Mohammed Hamad Al-Azmi, head of the Domestic Workers Department during his interview with the Arab Times

“The Domestic Workers Department, as well as other concerned government and private institutions, have intensified their efforts to educate citizens and expatriates about the new Domestic Workers Law. The government has started implementing the law which has been translated into five languages and distributed to the public,” says head of the department Mohammed Hamad Al-Azmi. In an exclusive interview with the Arab Times, Al-Azmi explained how the department works in line with the new Domestic Workers Law. He also stressed the need to protect the rights of both the employers and employees in accordance with the law. Following is the full text of the interview: Question: Kindly explain the organizational structure of the department. Is there any plan to develop this structure? Answer: I must apologize as I cannot answer this question due to restriction on publishing such information for security reasons.

Q:      How many domestic labor recruitment offices are currently operating in the country?

A:      The number of domestic labor recruitment offices now stands at 295.

Q:      What laws govern these offices? What are the penalties imposed on those proven to have violated the law and methods of implementation?

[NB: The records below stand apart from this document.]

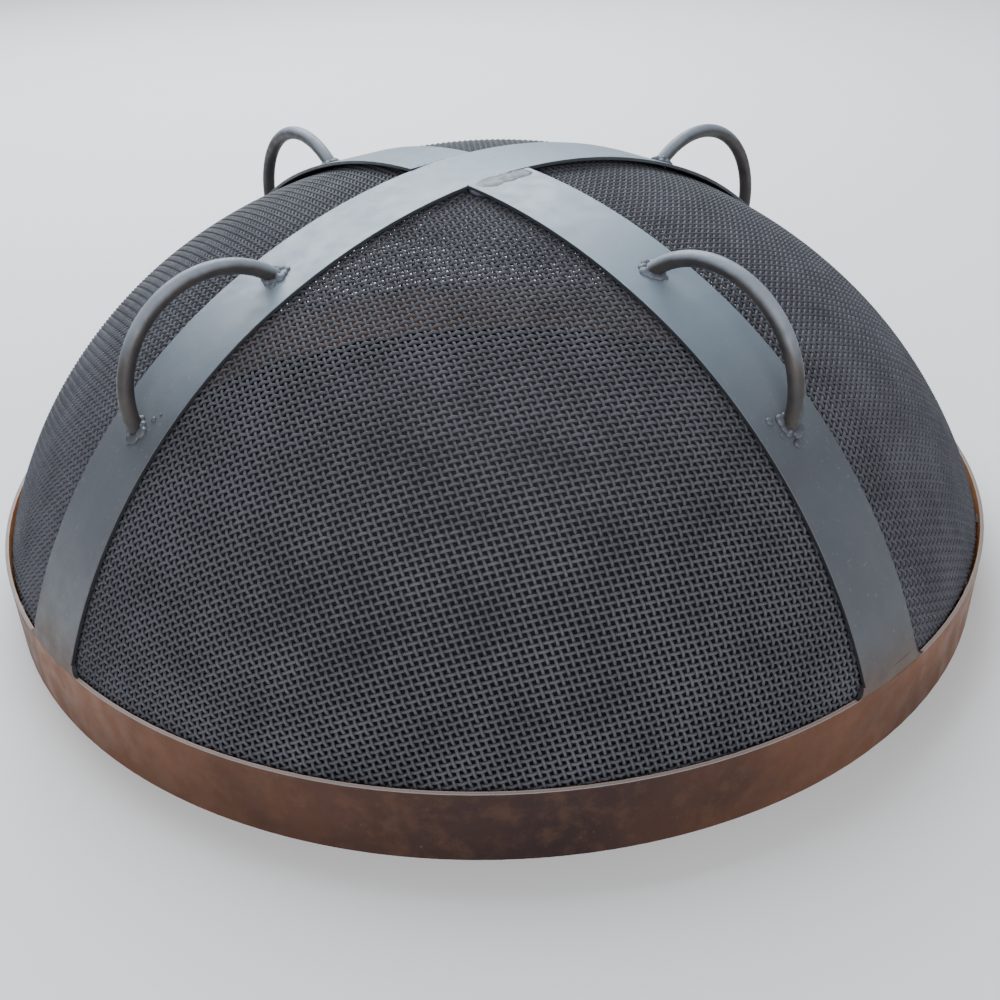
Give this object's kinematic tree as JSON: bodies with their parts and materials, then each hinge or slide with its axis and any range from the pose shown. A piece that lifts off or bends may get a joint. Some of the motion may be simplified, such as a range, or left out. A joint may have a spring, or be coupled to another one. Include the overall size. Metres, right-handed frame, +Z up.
{
  "type": "domed fire pit spark screen",
  "caption": "Lift-off domed spark screen for a round fire pit: woven wire mesh under crossed steel straps on a flat-bar rim, with bent-bar lifting handles.",
  "frame": {"origin": "on the dome's axis, in the plane that the rim stands on", "axes": "+Z up along the dome's axis; X along the unbroken strap; the half straps run along -Y (front) and +Y (back)"},
  "size_m": [0.9143, 0.9144, 0.3529],
  "materials": {
    "rim_steel": "satin high-heat paint browned by heat, with worn edges",
    "strap_steel": "satin blue-grey high-heat paint, browner at the feet",
    "handle_steel": "satin dark grey high-heat paint, slightly rough",
    "weld_metal": "painted weld bead, rippled",
    "mesh_wire": "dark grey painted woven wire"
  },
  "bodies": {
    "root": {"rim_band": "rim_steel", "strap_long": "strap_steel", "strap_half_front": "strap_steel", "strap_half_back": "strap_steel", "handle_right": "handle_steel", "handle_back": "handle_steel", "handle_left": "handle_steel", "handle_front": "handle_steel", "handle_weld_right_upper": "weld_metal", "handle_weld_right_lower": "weld_metal", "handle_weld_back_upper": "weld_metal", "handle_weld_back_lower": "weld_metal", "handle_weld_left_upper": "weld_metal", "handle_weld_left_lower": "weld_metal", "handle_weld_front_upper": "weld_metal", "handle_weld_front_lower": "weld_metal", "crown_weld_front": "weld_metal", "crown_weld_back": "weld_metal", "foot_weld_right": "strap_steel", "foot_weld_back": "strap_steel", "foot_weld_left": "strap_steel", "foot_weld_front": "strap_steel", "mesh_panel_back_right": "mesh_wire", "mesh_panel_back_left": "mesh_wire", "mesh_panel_front_left": "mesh_wire", "mesh_panel_front_right": "mesh_wire", "mesh_edge_welds": "weld_metal"}
  },
  "joints": []
}
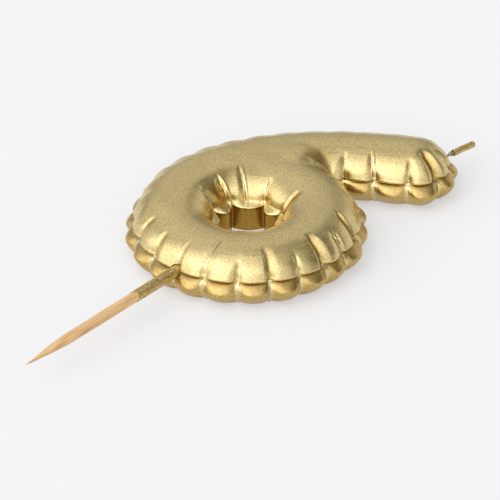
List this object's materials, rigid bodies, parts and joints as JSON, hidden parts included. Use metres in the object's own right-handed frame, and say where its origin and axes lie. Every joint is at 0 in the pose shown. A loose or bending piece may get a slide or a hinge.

A:      Domestic Workers Law number 68/2015 regulates the work of domestic labor recruitment offices. The law is executed through ministerial decision numbers 2164/2016 and 2302/ 2016. Punishments include the following:

■ Cancellation of the license in accordance with Article 25.

■ Suspension of the license in accordance with Article 16 of ministerial decision number 2194/2016 which stipulates three months suspension if: a. An office, company or one of its branches fails to update its information in the Domestic Workers Department upon the latter’s request, unless there is a valid reason. b. An office, company or one of its branches does not refer a domestic worker to an employer (sponsor) within two hours of the worker’s arrival in the country unless there is an impediment. In case of an impediment, the office must inform the department immediately. c. An office, company or one of its branches does not receive a domestic worker upon arrival in the country or delays doing so without a valid reason. d. An office, company or one of its branches deals with a recalled domestic worker or returned by another sponsor. e. An office, company or one of its branches signed an employment contract that contravenes the contract approved by the department.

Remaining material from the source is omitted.